The Chairman of the South Kerry Hurling Board, Pat Delaney, said they were all very saddened to hear of Seamus McIntyre’s tragic death.

“It’s a very sad occasion indeed,” said Mr Delaney, who served as a Kerry hurling selector for the last six years.

“Seamus was very dependable, he was a great full back and corner-back,” he said.
“He was a great sportsman and was very committed to hurling. One could not praise him enough.
“If he said to you that he would be there, he was going to be there.

“At inter-county level he could hold his own with the best of them. It didn’t matter whether it was Cork, Tipp, Kilkenny or Clare that was providing the opposition.

“No matter what games he was playing in, he always gave it a hundred percent. In the last year he opted not to play with Kerry because he could not give it his full commitment. He was after moving from Galway to Ballincollig.

“If you had occasion to ring him up about training for league matches, he always turned up.
“He also played football with Kenmare and he played junior football with Kerry.

“In the last fortnight we got talking about the South Kerry hurlers playing in Division One of the County League and we were always hoping that he might come back to us.

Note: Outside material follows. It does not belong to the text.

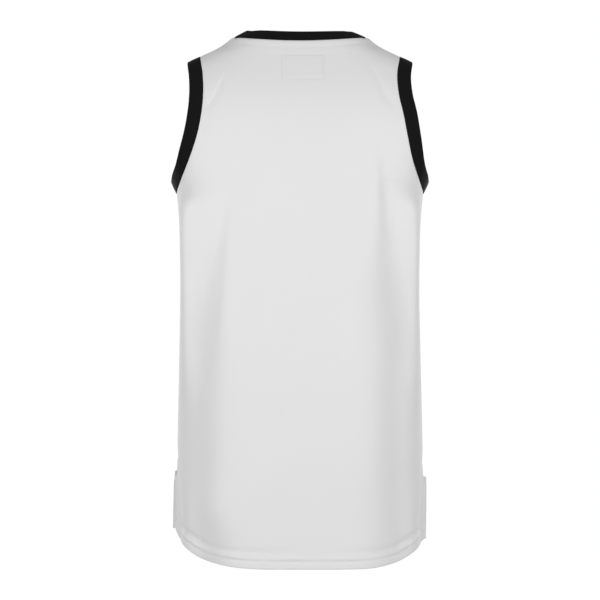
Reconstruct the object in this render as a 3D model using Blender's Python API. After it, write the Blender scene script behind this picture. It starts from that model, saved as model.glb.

“Whether it was Kenmare or Kerry he was hurling for, he always gave it a hundred per cent. I remember he was disappointed when the Garda team was beaten in the Fitzgibbon Cup competition three or four years ago.

“Knowing Seamus he would not fear anyone. He was always a fair player and never gave anyone a dirty belt. As a player both on and off the field you could not meet nicer. All South Kerry is shocked at the news.

“Everybody had the highest respect and regard for Seamus. He will be sadly missed by one and all.
“We all offer our sympathy to his parents, PJ and Mamie, to his brother Padraig and his sister Geraldine.

As a mark of respect to both Garda McIntyre and Garda Rice, all games in the North Kerry Senior Hurling League arranged for the Monday night after his death were called off.

At the Kerry versus Westmeath National Hurling League game in Mullingar, the flag was flown at half mast and a minute’s silence was observed as a mark of respect.